Voici les moments qui m’ont le plus marquée, mais évidemment je ne peux pas tout raconter, il y aurait tellement de choses à dire, il me faudrait un livre entier, mais pour ce témoignage j’ai choisi ces événements, cela me semble pas mal et ça reflète différentes facettes de l’occupation, chacune occupant une place importantes dans le problème israélo-palestinien. Bien sûr il y a également les camps de réfugiés qui restent un des principaux aspects du conflit, la question des Bédouins et de la Vallée du Jourdain, mais il faudrait beaucoup plus qu’un simple témoignage pour en parler.

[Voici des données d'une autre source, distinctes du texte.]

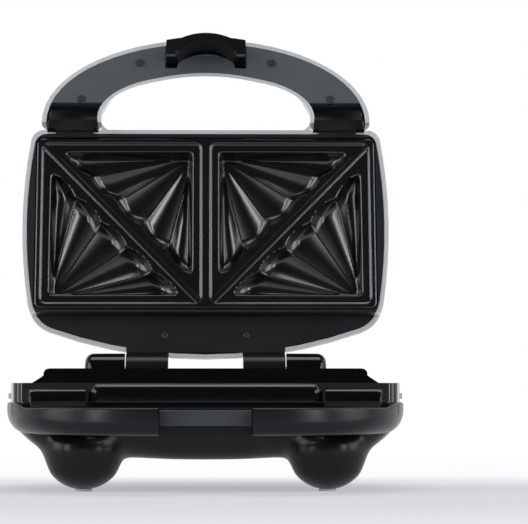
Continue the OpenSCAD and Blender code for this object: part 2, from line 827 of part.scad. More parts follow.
module lid_shell() {
    color("#c6c8ca") lid() difference() {
        union() {
            difference() {
                dome(0, lid_z, 0);
                dome(rim_w, lid_z - over, wall);
            }
            skin(bar_rings(grip_section));
            both() box(link_in, link_out + rim_w, root_y - 1.5, root_y + 2.5, lid_z, lid_z + 2.5);
            at(handle_screw_pts) post(0, 0, grip_z + cover_t, grip_top - wall / 2, boss_r);
            at(frame_screw_pts) post(0, 0, recess_z + wall, closed_h - 7.5, boss_r);
            post(0, lamp_d, closed_h - lamp_l, closed_h - wall / 2, boss_r);
        }
        box(-hw - 2, hw + 2, recess_y, rear_depth + 2, lid_z - over, recess_z);
        tower_room();
        both() box(arm_in - fit_gap, arm_out + fit_gap, rear_depth - 12, rear_depth + 2,
            lid_z - over, hinge_z + arm_r + fit_gap);
        both() post(lamp_pitch / 2, lamp_d, closed_h - 12, closed_h + over, lamp_r);
        at(handle_screw_pts) post(0, 0, grip_z, grip_z + grip_screw_l + 0.5, screw_r + screw_play);
        at(frame_screw_pts) post(0, 0, recess_z, recess_z + frame_screw_l + 1, screw_r + screw_play);
    }
}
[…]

C’est une des expériences les plus enrichissantes, et particulièrement touchante, que j’ai vécue. Je n’étais pas émotive avant ce voyage, pleurant très rarement, mais après cette expérience et devant tant d’injustices que vivent les Palestiniens je n’ai pu m’empêcher de lâcher des larmes, à plusieurs reprises. Je me sentais terriblement gênée par la suite, je me disais « Comment je peux pleurer alors que je ne vis même pas ce qu’ils vivent au quotidien ? ».
C’est difficile de partir et de laisser dernière nous les amis, les rencontres et enfin ce magnifique peuple chaleureux qui lutte pour pouvoir récupérer un jour ses terres, et tout simplement être libre. Ce n’est qu’un au revoir, en attendant mon prochain voyage.